Já ouvi a justificativa de que a razão disso é que a proposta da Reforma da Previdência do governo não é um posicionamento, mas ”bom senso”. Vale lembrar que o ”bom senso” não é neutro. Pelo contrário, é construído. Uma ação ou um comportamento visto como naturais ou lógicos são, na verdade, a resultante de uma série de disputas no seio de uma sociedade. Com o tempo, a lembrança dessas batalhas se esvai ficando apenas o seu resultado: uma ideia largamente aceita e pouco questionada.

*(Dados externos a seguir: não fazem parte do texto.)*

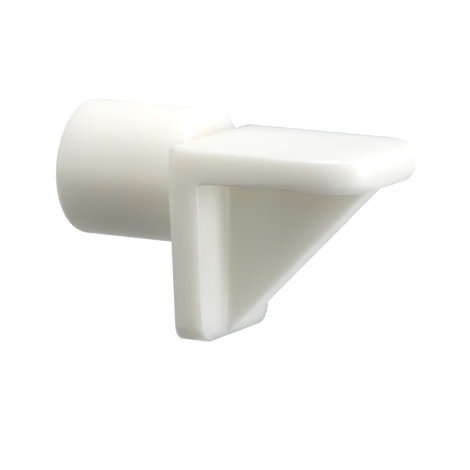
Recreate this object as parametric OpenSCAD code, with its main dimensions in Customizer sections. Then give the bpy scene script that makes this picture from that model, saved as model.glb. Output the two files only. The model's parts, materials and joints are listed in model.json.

Aliás, não há discurso mais ideológico do que aquele que diz que não possui ideologia. Ao tentar naturalizar relações sociais, culturais e econômicas como se fossem ”naturais” ou ”lógicas” ele está construindo, na verdade, uma complexa rede de estruturas. O neoliberalismo é craque em se afirmar neutro quando, na verdade, não é. Em dizer que é lógico e natural que uma forma específica de lidar com as aposentadorias é a única ”racional” possível. A sua forma.

A Justiça Federal havia suspendido essa campanha publicitária pró-reforma do governo federal. Contudo, a presidente do Supremo Tribunal Federal, Cármen Lúcia, suspendeu essa decisão em abril, afirmando que isso tira a possibilidade do governo de divulgar a motivação da proposta. E que se houver conteúdo inverídico em uma peça publicitária, que a restrição seja pontual.

Mas a discussão não é apenas o conteúdo da campanha, mas a campanha em si. Isso significa que a própria Justiça – ao endossar uma ação de propaganda política que é claramente de convencimento e não de informação – está desequilibrando esse debate e restringindo a força do contraditório.

Particularmente, acredito que grande parte da população não quer a reforma não porque o governo não sabe se comunicar, mas porque, pelo contrário, deixou muito claro o que queria. E não mostrou esforços pela restruturação do país que também incluam sacrifícios por parte dos mais ricos, que não dependem do INSS ou de serviços públicos porque podem pagar pelo seu presente e seu futuro.

Fala-se em combate a privilégios, contudo o governo não fala sobre o retorno da taxação dos dividendos recebidos de grandes empresas ou a mudança no Imposto de Renda, criando alíquotas de até 40% para salários muito altos e isentando a maior parte da classe média.

A sociedade mudou, a estrutura do mercado de trabalho mudou, a expectativa de vida mudou. Portanto, as regras que regem a Previdência Social podem e devem passar por discussões de tempos em tempos como já disse aqui repetidas vezes. Contudo, a discussão deveria ser bem conduzidas. O que não está sendo o caso.

Até porque essa proposta de Reforma da Previdência não estava no projeto de governo apresentado pela chapa vitoriosa com a qual Michel Temer concorreu em 2014 – mesmo que tenha sido um ”vice decorativo”, como ele mesmo diz.